-- Exercise instructions --
Quote the listing below in its entirety.

-- Data lines --
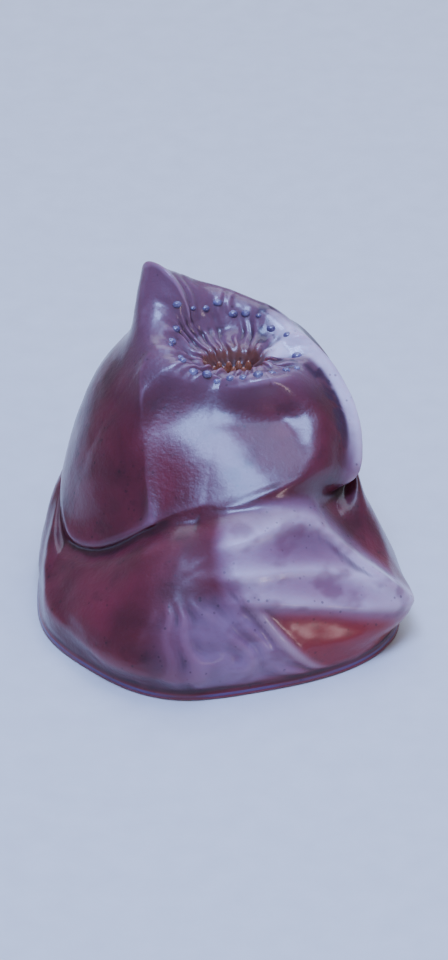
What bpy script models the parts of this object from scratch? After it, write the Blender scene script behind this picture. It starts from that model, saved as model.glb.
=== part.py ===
"""Beadlet anemone, closed and slumped, as it sits when the tide has left it.

The animal is one soft body.  Its skin is worked out from a meridian, a line that runs from the middle of
the foot out round the foot's edge, up the column, over the collar and down into the mouth.  The meridian
has one shape for each of the four sides, and blends between them.  Folds, lumps and the point of the collar
are then added along the skin's own normal, and the front of the dome is pressed flat.  Rings of that skin
part the body into its named pieces, with a thin gap between each piece and the next.  The beads inside the
collar and the tips of the tentacles in the mouth are joined to what they grow from.

Metres, +Z up; -Y is the front, where the collar is lowest, and +X is the right, where the column has
slumped into folds.  Sizes below are in millimetres and bearings in degrees from +X.
"""
import bpy
import bmesh
import numpy as np
from math import pi

MM = 0.001
GAP = 0.3                    # between neighbouring pieces
SEGMENTS = 60                # round the body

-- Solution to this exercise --
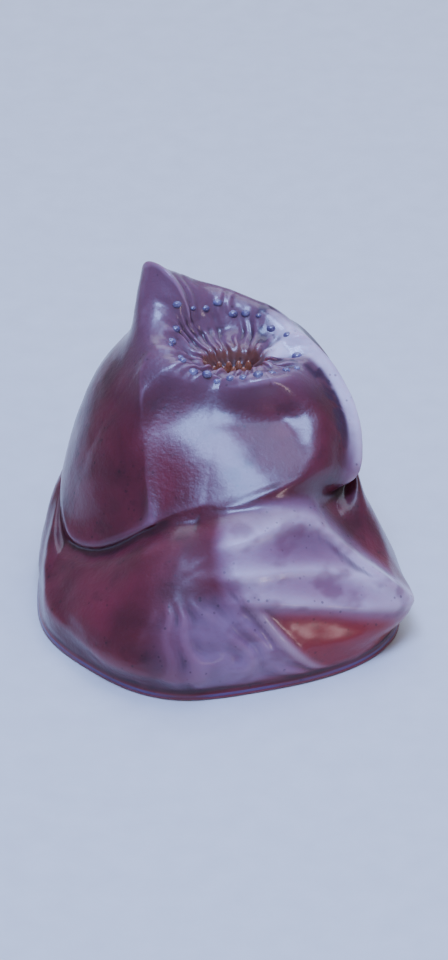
What bpy script models the parts of this object from scratch? After it, write the Blender scene script behind this picture. It starts from that model, saved as model.glb.
=== part.py ===
"""Beadlet anemone, closed and slumped, as it sits when the tide has left it.

The animal is one soft body.  Its skin is worked out from a meridian, a line that runs from the middle of
the foot out round the foot's edge, up the column, over the collar and down into the mouth.  The meridian
has one shape for each of the four sides, and blends between them.  Folds, lumps and the point of the collar
are then added along the skin's own normal, and the front of the dome is pressed flat.  Rings of that skin
part the body into its named pieces, with a thin gap between each piece and the next.  The beads inside the
collar and the tips of the tentacles in the mouth are joined to what they grow from.

Metres, +Z up; -Y is the front, where the collar is lowest, and +X is the right, where the column has
slumped into folds.  Sizes below are in millimetres and bearings in degrees from +X.
"""
import bpy
import bmesh
import numpy as np
from math import pi

MM = 0.001
GAP = 0.3                    # between neighbouring pieces
SEGMENTS = 60                # round the body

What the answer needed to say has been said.